The genius of Moi was that he made everything look normal even when it was not. He turned Nyayo House, which housed both the Immigration Department and Kenya’s slickest new TV channel, KTN, into a site of unspeakable torture. In the basement of detainees Special Branch officers worked on them. Those applying for passports or reading the news were aware people being tortured downstairs…no one mentioned it or thought it was weird.

We must also remember than it was during Moi’s tenure that the Wagalla massacre in Wajir took place, a shameful “security operation” that resulted in the death of an estimated 4,000 ethnic Somalis in Kenya’s north-east. Moi was president when Foreign Affairs minister, Robert Ouko, was assassinated. And despite his rhetoric of ethnic harmony, his leadership saw the killing and expulsion of thousands of Kikuyus in Rift Valley Province prior to the 1992 and 1997 elections. Not to mention the many anti-government protestors who lost their lives at the hands of the police during demonstrations, such as Saba Saba.

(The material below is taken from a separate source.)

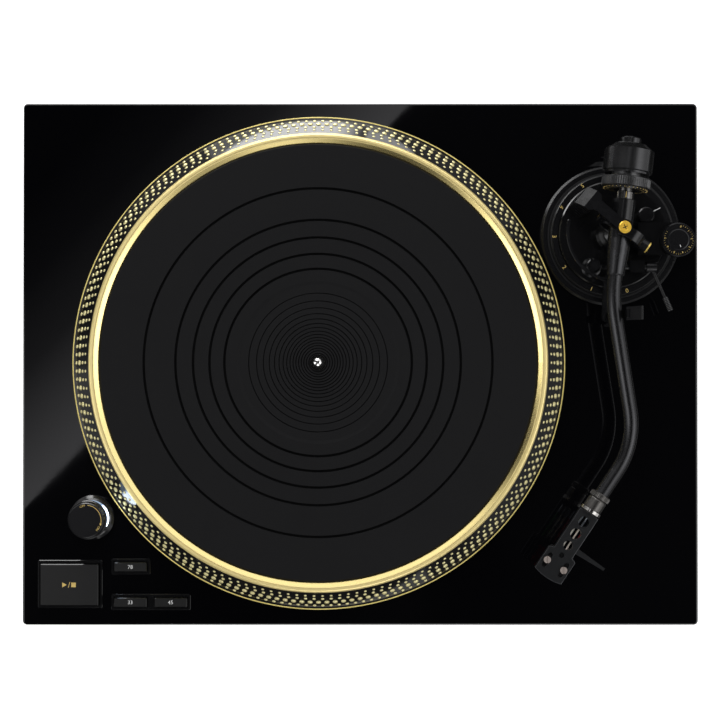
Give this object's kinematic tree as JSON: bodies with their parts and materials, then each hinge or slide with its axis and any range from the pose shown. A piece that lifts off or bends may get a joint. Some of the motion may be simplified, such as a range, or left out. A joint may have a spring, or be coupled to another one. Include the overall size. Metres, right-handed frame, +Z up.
{
  "type": "turntable record player",
  "caption": "Direct-drive record turntable with strobe-dotted platter, S-shaped tonearm on a gimbal base, strobe tower, start and speed buttons.",
  "frame": {"origin": "on the surface that the feet stand on, under the middle of the plinth", "axes": "+X to the right along the long side, +Y to the back, +Z up"},
  "size_m": [0.458, 0.354, 0.15],
  "materials": {
    "gloss_black": "polished black lacquer",
    "base_black": "matte black",
    "cover_black": "powder coat",
    "screw_steel": "zinc",
    "terminal_black": "matte",
    "terminal_gold": "gold plate",
    "inlet_black": "matte",
    "board_green": "solder resist",
    "transformer_steel": "laminated steel",
    "coil_copper": "enamelled wire",
    "bearing_steel": "turned",
    "platter_black": "satin black, gold inner band",
    "mat_rubber": "moulded rubber",
    "spindle_chrome": "polished",
    "magnet_dark": "sintered",
    "key_black": "satin",
    "bezel_black": "gloss",
    "tower_black": "gloss",
    "strobe_lens": "clear",
    "lamp": "moulded",
    "arm_black": "satin black",
    "tube_black": "satin black anodised",
    "pivot_gold": "gold",
    "index_chrome": "bright chrome plated",
    "weight_black": "satin black",
    "dial_black": "knurled satin black",
    "head_black": "satin black anodised",
    "cartridge_black": "black anodised body",
    "stylus_red": "translucent",
    "leads": "coloured sleeves",
    "foot_black": "moulded"
  },
  "bodies": {
    "root": {"top_cabinet": "gloss_black", "heavy_base": "base_black", "bottom_cover": "cover_black", "cover_screws": "screw_steel", "terminal_panel": "terminal_black", "phono_jacks": "terminal_gold", "mains_inlet": "inlet_black", "circuit_board": "board_green", "transformer": "transformer_steel", "stator_board": "board_green", "stator_coils": "coil_copper", "motor_bearing": "bearing_steel", "start_bezel": "bezel_black", "speed_bezel": "bezel_black", "speed_78_bezel": "bezel_black", "control_board": "board_green", "strobe_housing": "tower_black", "strobe_lens": "strobe_lens", "strobe_lamp": "lamp", "arm_base_ring": "arm_black"},
    "platter_assembly": {"platter": "platter_black", "platter_mat": "mat_rubber", "spindle": "spindle_chrome", "rotor_magnet": "magnet_dark"},
    "start_key": {"start_button": "key_black"},
    "speed_33_key": {"speed_33_button": "key_black"},
    "speed_45_key": {"speed_45_button": "key_black"},
    "speed_78_key": {"speed_78_button": "key_black"},
    "power_switch": {"power_knob": "tower_black"},
    "height_ring_body": {"height_ring": "arm_black"},
    "arm_base": {"arm_platform": "arm_black", "gimbal_yoke": "arm_black", "pivot_cap": "pivot_gold", "arm_rest": "key_black", "antiskate_housing": "arm_black", "lift_cylinder": "arm_black"},
    "latch": {"rest_latch": "key_black"},
    "lock_lever": {"height_lock": "arm_black"},
    "antiskate": {"antiskate_dial": "arm_black"},
    "cue": {"cue_lever": "screw_steel"},
    "lift": {"lift_rail": "arm_black"},
    "gimbal": {"gimbal_frame": "arm_black", "gimbal_pins": "pivot_gold"},
    "tonearm": {"arm_tube": "tube_black", "rear_stub": "index_chrome", "headshell": "head_black", "cartridge": "cartridge_black", "stylus": "stylus_red", "headshell_screws": "screw_steel", "finger_lift": "head_black", "cartridge_leads": "leads"},
    "collar": {"headshell_collar": "dial_black"},
    "weight_sleeve": {"counterweight_sleeve": "dial_black"},
    "weight": {"counterweight": "weight_black"},
    "dial": {"force_dial": "dial_black"},
    "foot_fl": {"foot_front_left": "foot_black"},
    "foot_fr": {"foot_front_right": "foot_black"},
    "foot_rl": {"foot_rear_left": "foot_black"},
    "foot_rr": {"foot_rear_right": "foot_black"},
    "ground_screw": {"ground_terminal": "terminal_gold"}
  },
  "joints": [
    {"name": "platter_spin", "type": "hinge", "parent": "root", "child": "platter_assembly", "pos_m": [-0.028, 0.0005, 0.113], "axis": [0, 0, -1], "continuous": true},
    {"name": "start_press", "type": "slide", "parent": "root", "child": "start_key", "axis": [0, 0, -1], "range_m": [0, 0.0015], "stiffness_N_per_m": 400, "springref_m": -0.001},
    {"name": "speed_33_press", "type": "slide", "parent": "root", "child": "speed_33_key", "axis": [0, 0, -1], "range_m": [0, 0.0015], "stiffness_N_per_m": 400, "springref_m": -0.001},
    {"name": "speed_45_press", "type": "slide", "parent": "root", "child": "speed_45_key", "axis": [0, 0, -1], "range_m": [0, 0.0015], "stiffness_N_per_m": 400, "springref_m": -0.001},
    {"name": "speed_78_press", "type": "slide", "parent": "root", "child": "speed_78_key", "axis": [0, 0, -1], "range_m": [0, 0.0015], "stiffness_N_per_m": 400, "springref_m": -0.001},
    {"name": "power_turn", "type": "hinge", "parent": "root", "child": "power_switch", "pos_m": [-0.1815, -0.104, 0.107], "axis": [0, 0, -1], "range_deg": [0, 45]},
    {"name": "arm_height", "type": "slide", "parent": "root", "child": "arm_base", "axis": [0, 0, 1], "range_m": [0, 0.006]},
    {"name": "height_ring_turn", "type": "hinge", "parent": "root", "child": "height_ring_body", "pos_m": [0.1693, 0.0865, 0.09], "axis": [0, 0, 1], "range_deg": [0, 101]},
    {"name": "latch_close", "type": "hinge", "parent": "arm_base", "child": "latch", "pos_m": [0.1729, 0.0317, 0.1385], "axis": [0, -1, 0], "range_deg": [0, 125]},
    {"name": "height_lock_turn", "type": "hinge", "parent": "arm_base", "child": "lock_lever", "pos_m": [0.1907, 0.099, 0.11], "axis": [0, 0, 1], "range_deg": [0, 70]},
    {"name": "antiskate_turn", "type": "hinge", "parent": "arm_base", "child": "antiskate", "pos_m": [0.2088, 0.0809, 0.12], "axis": [0, 0, -1], "range_deg": [0, 300]},
    {"name": "cue_lever_raise", "type": "hinge", "parent": "arm_base", "child": "cue", "pos_m": [0.1693, 0.0642, 0.11], "axis": [-1, 0, 0], "range_deg": [0, 35]},
    {"name": "lift_rise", "type": "slide", "parent": "arm_base", "child": "lift", "axis": [0, 0, 1], "range_m": [0, 0.0027]},
    {"name": "arm_swing", "type": "hinge", "parent": "arm_base", "child": "gimbal", "pos_m": [0.1693, 0.0865, 0.1325], "axis": [0, 0, -1], "range_deg": [0, 44]},
    {"name": "arm_tilt", "type": "hinge", "parent": "gimbal", "child": "tonearm", "pos_m": [0.1693, 0.0865, 0.1325], "axis": [-0.8329, 0.5534, 0], "range_deg": [0, 10]},
    {"name": "collar_turn", "type": "hinge", "parent": "tonearm", "child": "collar", "pos_m": [0.14844, -0.0978, 0.1325], "axis": [-0.5534, -0.8329, 0], "range_deg": [0, 60]},
    {"name": "weight_travel", "type": "slide", "parent": "tonearm", "child": "weight_sleeve", "axis": [0.117, 0.9931, 0], "range_m": [0, 0.006]},
    {"name": "weight_turn", "type": "hinge", "parent": "weight_sleeve", "child": "weight", "pos_m": [0.1693, 0.0865, 0.1325], "axis": [0.117, 0.9931, 0], "range_deg": [0, 350]},
    {"name": "force_dial_turn", "type": "hinge", "parent": "weight", "child": "dial", "pos_m": [0.1693, 0.0865, 0.1325], "axis": [0.117, 0.9931, 0], "continuous": true},
    {"name": "foot_fl_adjust", "type": "slide", "parent": "root", "child": "foot_fl", "axis": [0, 0, -1], "range_m": [0, 0.006]},
    {"name": "foot_fr_adjust", "type": "slide", "parent": "root", "child": "foot_fr", "axis": [0, 0, -1], "range_m": [0, 0.006]},
    {"name": "foot_rl_adjust", "type": "slide", "parent": "root", "child": "foot_rl", "axis": [0, 0, -1], "range_m": [0, 0.006]},
    {"name": "foot_rr_adjust", "type": "slide", "parent": "root", "child": "foot_rr", "axis": [0, 0, -1], "range_m": [0, 0.006]},
    {"name": "ground_screw_turn", "type": "hinge", "parent": "root", "child": "ground_screw", "pos_m": [-0.05, 0.163, 0.066], "axis": [0, 1, 0], "range_deg": [0, 300]}
  ],
  "couplings": [
    {"joint": "height_ring_turn", "follows": "arm_height", "rad_per_m": 290.89},
    {"joint": "cue_lever_raise", "follows": "lift_rise", "rad_per_m": 226.23},
    {"joint": "weight_turn", "follows": "weight_travel", "rad_per_m": 1000}
  ]
}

There was also collateral damage. There were the mysterious deaths of people linked to Ouko’s death, including that of Hezekiah Oyugi, the head of Internal Security and one of the main suspects in Ouko’s murder, and Philip Kilonzo, who was the Commissioner of Police when Ouko was killed. One does wonder: if Moi’s government was capable of orchestrating the deaths of his own people, people who were loyal to him, then how many of his opponents were also made to “disappear”?

The Nyayo House basement was no ordinary police cell. In the water-logged rooms detainees stood naked for hours on end. One victim, George Odido, told the Truth, Justice and Reconciliation Commission that he was left submerged in one foot of water for three days without food, and in total silence. Because of the fear of drowning, the detainees did not sleep.

For all those who suffered physical or emotional torture, illegal detention or financial ruin at the hands of Moi, the reinstatement of Moi Day is a painful reminder of not just what they lost during his rule, but also of how his shadow still lurks over Kenya.